Un flecha le alcanzó, de repente, justo en medio de una cabriola. Un grito agudo alertó al leopardo del drama sucedido. En un abrir y cerrar de ojos, se lanzó a la persecución de Ngulungu; pero pronto le perdió de vista. Sin embargo era por allí por donde había desaparecido.

Igual que la víspera, el leopardo encontró en el bosque a la anciana que buscaba raíces para prepararse un medicamento. ¿No le habrían servido de nada las raíces que recogió el día anterior?

-¿Tampoco esta vez habéis visto al antílope, le preguntó.

-No he visto al antílope, respondió imperturbable la vieja , pero veo sobresalir por entre la hojarasca y las ramillas, un par de cuernecillos que clarean a la luz del día.

-Sí, ya sé, esa es vuestra cantinela, guardaosla, me la sé de memoria…

Y lleno de rabia y de despecho, el leopardo dio media vuelta y continuó la perecución del antílope.

El tercer día que Ngulungu salió de caza mató al tercer leopardito; y el cuarto día, le llegó el turno al cuarto. Cada vez el Ngulungu tornaba con su arco y sus flechas y»zsííí…»,enviaba una flecha a un imprudente pequeño, luego, corría a esconderse con su botín en su refugio de hojas muertas del pantano.

Y cada vez, la anciana que buscaba raíces respondía la misma cosa al leopardo y cada vez el muy tozudo se iba en dirección equivocada en busca del antílope. El antílope, por supuesto se escondió de la misma forma cuando mató a la hembra del leopardo, pero esta vez, por fin, después de haberle hecho a la anciana la misma pregunta de siempre, el leopardo añadió:

– Sí, ya sé, que estáis viendo un par de pequeños cuernecillos
que rebrillan a la luz del día, está bien mostradme ese par de pequeños cuernos.

– Ahí los tienes , dijo simplemente la anciana.

En cuanto los vió, el lopardo se puso a tirar de ellos con todas sus fuerzas. Tiró y tiró tanto que hizo que asomaran un par de orejas; tiró y tiró más hasta que consiguó que asomaran un par de ojos que le miraban extrañadísimos, después, cuando siguió tirando más y más, hizo asomarse un hocico negro y brillante, y siguió tirando y tirando hasta que salieron un par de hombros y siguió tirando y tirando hasta que hizo salir de la tierra un antílope completo. ¡Que tenía entre las patas el cuerpo de la hembra del leopardo!

-¡Mama nafwa! -gimió el antílope , ele eyo mama…!- lo que quiere decir en nuestra lengua: ¡piedad, misericordia, madre mía, socorro, me muero…!
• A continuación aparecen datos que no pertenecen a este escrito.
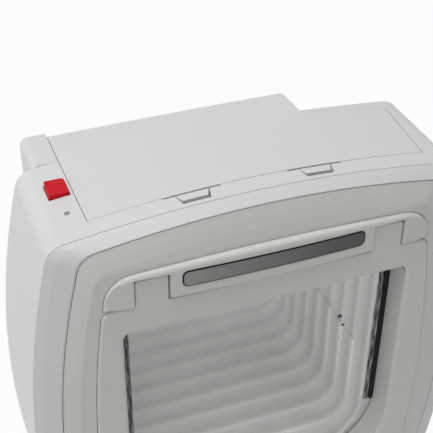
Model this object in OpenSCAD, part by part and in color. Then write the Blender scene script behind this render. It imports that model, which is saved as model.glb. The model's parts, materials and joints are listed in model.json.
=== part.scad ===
// Door-mounted pet door unit that opens for a chipped pet
// X is to the right, Y goes from the room into the door, Z is up
// The origin is the centre of the four door bolts, on the door's inner face

/* [Housing] */
// Width of the housing at its widest
body_w = 225; // [215:1:245]
// Height of the housing at its middle
body_h = 252; // [244:1:275]
// Depth from the door's face to the first seam
body_d = 87; // [80:1:105]
// How far the box behind the housing stands back from its rear edge
box_d = 25.5; // [20:0.5:32]
// How much the sides bow outwards
side_bow = 18; // [6:1:24]
// How much the top and the bottom bow outwards
top_bow = 11.4; // [5:0.2:16]
// Radius of the housing's long corners
corner_r = 10; // [6:0.5:14]
// How much the top falls from the first seam to the rear edge
top_fall = 3.4; // [1:0.2:5]
// Thickness of the housing's walls
wall = 2.4; // [1.8:0.1:3.2]
// Gap between casing pieces at a seam
seam_gap = 0.35; // [0.3:0.05:0.6]

/* [Front] */
// Depth of the rim ring in front of the first seam
rim_d = 6.6; // [5:0.2:9]
// How far the second seam lies inside the outline
rim_w = 11.8; // [9:0.2:15]
// How far the second seam lies below the top
rim_h = 3.2; // [2.5:0.1:5]
// Depth of the front panel's crown
crown_d = 5.4; // [4.6:0.1:5.8]
// Depth of the seat for the surround below the second seam
seat_d = 2.4; // [1.8:0.1:2.6]
// Thickness of the front panel
panel_t = 2.4; // [1.8:0.1:3]

/* [Opening] */
// Width of the housing's front on each side of the opening
opening_side = 42.5; // [41:0.5:48]
// Distance from the housing's top to the opening's top edge
opening_head = 54; // [53:0.5:58]
// Distance from the housing's bottom to the opening's lower edge
opening_foot = 62; // [60:0.5:66]
// Radius of the opening's lower corners
opening_r = 38; // [30:1:44]
// Width of the surround on each side of the opening
frame_side_w = 15; // [14:0.5:16]
// How far the surround's front stands before the second seam
frame_proud = 5.9; // [5:0.1:7]
// Thickness of the surround
frame_t = 2.8; // [2.2:0.1:3.4]
// Height of the surround's upper bar over the opening
joint_up = 14.6; // [14:0.1:15.2]
// Distance from the housing's top to the bridge's upper edge
bridge_fall = 19.6; // [19:0.1:21]
// How far the middle of the bridge stands before the surround
bridge_proud = 2.8; // [1.6:0.2:3.4]
// Distance from the surround's outer edge to its upright tabs
tab_side = 21; // [20:0.5:23]
// Width of the upright tabs
tab_w = 15; // [12:0.5:17]
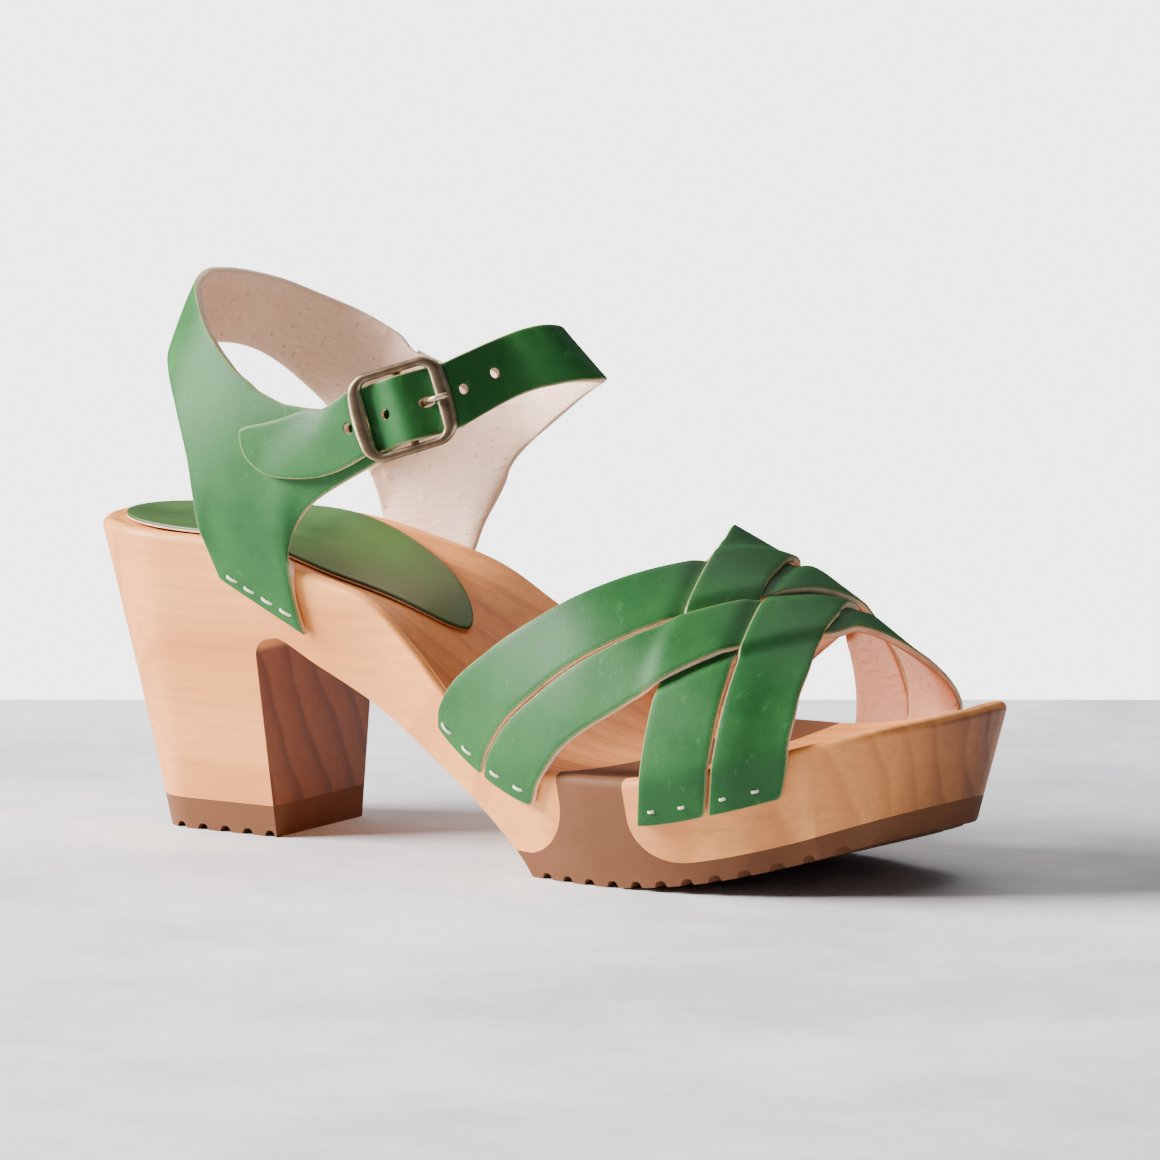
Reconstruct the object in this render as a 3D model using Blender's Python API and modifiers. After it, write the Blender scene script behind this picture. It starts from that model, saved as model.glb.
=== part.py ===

– Sí , exclamó el leopardo-, voy a tener contigo la misma piedad que tú has tenido con mis hijos y mi esposa. ¿Porqué no escucharía yo a la anciana desde el primer día en vez de dejar que mi rabia nublara mi buen sentido! ¡Los míos estarían todavía vivos

mientras que ahora, ni siquiera tu muerte podrá aliviar mi pena…!

Los leopardos no son muy parlanchines. Y éste ya había hablado demasiado. Mató al antílope y lo devoró.